Consider this: There are more tiny, cheap speakers on the planet than there are people. Why not leverage this ubiquitous, commodity technology? We see a huge opportunity to connect a very large number of devices simply and intuitively.

Sound is in many ways the first, and yet the most neglected, network.

Sound can go where other networks do not, and sound can be a valuable part of the network ecosystem alongside existing protocols. We can trivially repurpose ATMs, TVs, toys, radios and tablets already — if it carries sound, it can send data.

How Does It Work?

There are a number of techniques for building the Internet of Sound, loosely comprising three categories:

Descriptive: Selected pre-existing features of the signal uniquely disambiguate one signal from another, aka ‘audio fingerprinting.’ Examples include music-recognition services, like Shazam or Soundhound. Network geeks, forgive me: While it’s a stretch to call these true speakernet technologies, even music can be repurposed for point-to-point communication.

Additive: Retrievable but human-indetectable features (aka ‘audio watermarking’) are added to an arbitrary audio signal. Examples include codes used for audience-tracking in broadcast radio. One method uses tiny, imperceptibly fast echoes, normally suppressed by human hearing, used by companies like Infrasonics, mufin and Civolution. These give roughly equivalent bitrates to fingerprinting.

Coded: Instead of plucking a sound from a large online library of known sounds, or adding watermarks on the fly, the entire audio signal (pitch, tone-color, phase or amplitude) is itself the code. Modern examples designed to be robust to noise, distortion and compression include multi-pitch systems like Chirp and LISNR. Latterly, Google Tone, another form of multiple frequency encoding, has entered the market. Pure-code signals ‘in plain hearing’ have the advantage of being much faster than the first two techniques.

But…

All methods have relative strengths and weaknesses. Often these are strongly orthogonal from usability and engineering perspectives. The signal can be rich in data, but hideous to hear. The signal can be embedded imperceptibly in a string quartet, but encode miniscule amounts of data. The signal may be hopelessly fragile to real-world noise or reverberation, and so on. The signal may be both unlovely and unreliable at the same time.

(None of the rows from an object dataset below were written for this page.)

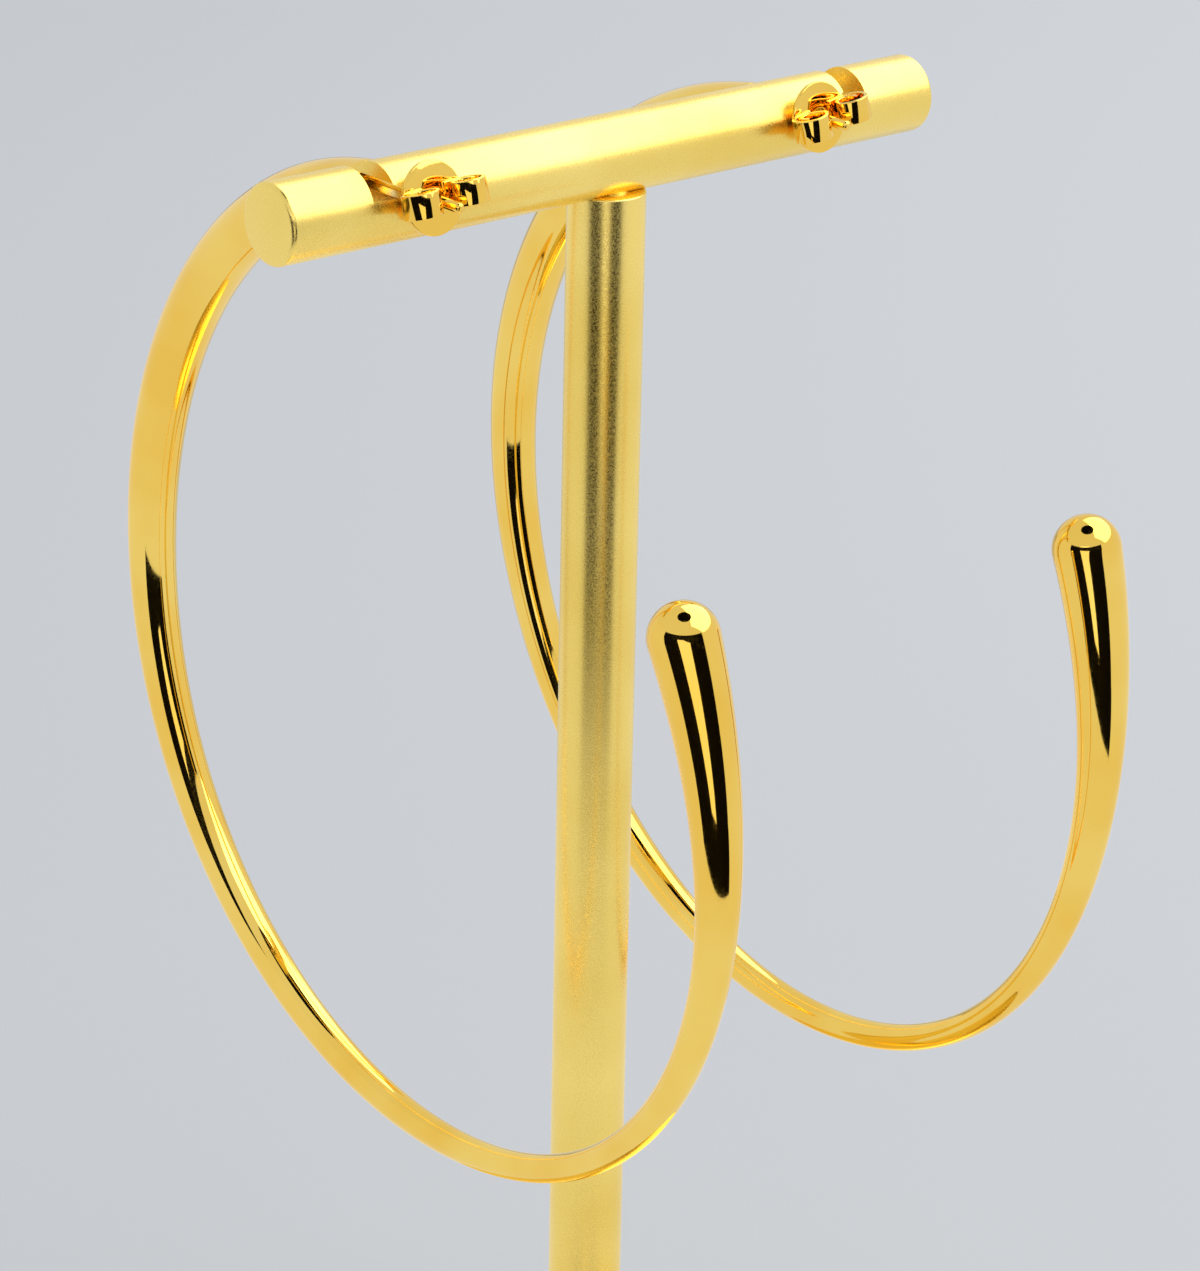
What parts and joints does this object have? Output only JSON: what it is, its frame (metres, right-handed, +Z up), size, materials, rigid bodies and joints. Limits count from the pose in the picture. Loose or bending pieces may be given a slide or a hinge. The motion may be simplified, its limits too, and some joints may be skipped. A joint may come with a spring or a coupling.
{
  "type": "pair of hoop earrings on a T-bar stand",
  "caption": "Two large open hoop earrings in tapered polished rod with ear posts and butterfly backs, hung from the slotted crossbar of a round T-bar stand.",
  "frame": {"origin": "middle of the round base's flat underside, on the upright's axis", "axes": "+Z up the upright, +X along the crossbar to the right-hand hoop as seen from the earrings' fronts, +Y towards the ear posts and butterfly backs"},
  "size_m": [0.064, 0.0726, 0.1274],
  "materials": {
    "satin_gold": "satin brushed gold-coloured brass",
    "polished_gold": "high-polish yellow gold"
  },
  "bodies": {
    "stand_and_hoops": {"stand_base": "satin_gold", "stand_upright": "satin_gold", "stand_crossbar": "satin_gold", "hoop_right": "polished_gold", "hoop_left": "polished_gold"},
    "back_right": {"butterfly_right": "polished_gold"},
    "back_left": {"butterfly_left": "polished_gold"}
  },
  "joints": [
    {"name": "back_right_slide", "type": "slide", "parent": "stand_and_hoops", "child": "back_right", "axis": [0, 1, 0], "range_m": [0, 0.003]},
    {"name": "back_left_slide", "type": "slide", "parent": "stand_and_hoops", "child": "back_left", "axis": [0, 1, 0], "range_m": [0, 0.003]}
  ]
}
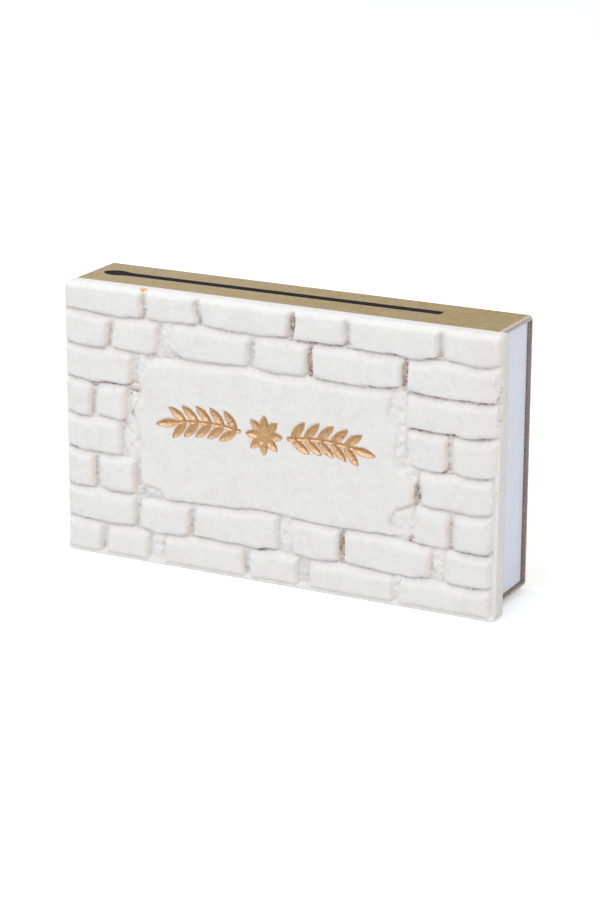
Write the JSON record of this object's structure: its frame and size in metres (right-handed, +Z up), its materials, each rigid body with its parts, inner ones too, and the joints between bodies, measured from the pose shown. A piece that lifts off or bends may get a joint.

Data over audio is necessarily slow. Data over pleasant-sounding audio is slower still — thus, the trick is to send pointers instead of files. Sonic data raises issues of security: One-to-many data sharing is hugely useful, but insecure (by design); but what if you want to share to just one person? This is an interesting challenge — novel solutions are being worked on as we speak.

Lastly, most importantly, do we really need the Internet of Sound? I believe so. Sound is in many ways the first, and yet the most neglected, network — a bridge over the last few feet, a medium that goes where other networks cannot.

Take Care

The sound itself matters. It is vital that sound is used respectfully, with care for the sonic environment. We have enough casual and arrogant noise pollution as it is, from headphone spill to street noise, to sonic UIs as a tedious afterthought: mere keypress beeps.

As audio geeks and sound designers, we take great care when designing the sounds we send, and we explicitly model our audio on sound from nature, specifically from the language of birds. The Internet of Sound needs to be a humane form of communication: that is, one that respects users by putting the human ear first and foremost.

Sound Is Everywhere

It’s time to get excited. The opportunities for the Internet of Sound are frankly mind-(if not ear-) boggling, from the range of applications available to the ease of deployment. The potential now exists to re-engineer speech, music and sound design for data sharing, and my company is active here.

New hardware will accelerate uptake: Ever-cheaper dedicated DSP (Digital Signal Processing) chips in mobiles and connected devices for always-on listening and hands-free UIs increase the reach and efficiency of Internet of Sound products. We have already seen audio used in payments to send bitcoin over the radio, in classrooms to share pictures and on web pages to pass maps to mobiles. And we’re only just getting started. Bottom line — wherever there is sound, there is data — from dumb phones to doorbells.

The Internet of Sound is coming, and one thing is for sure — you ain’t heard nothing yet.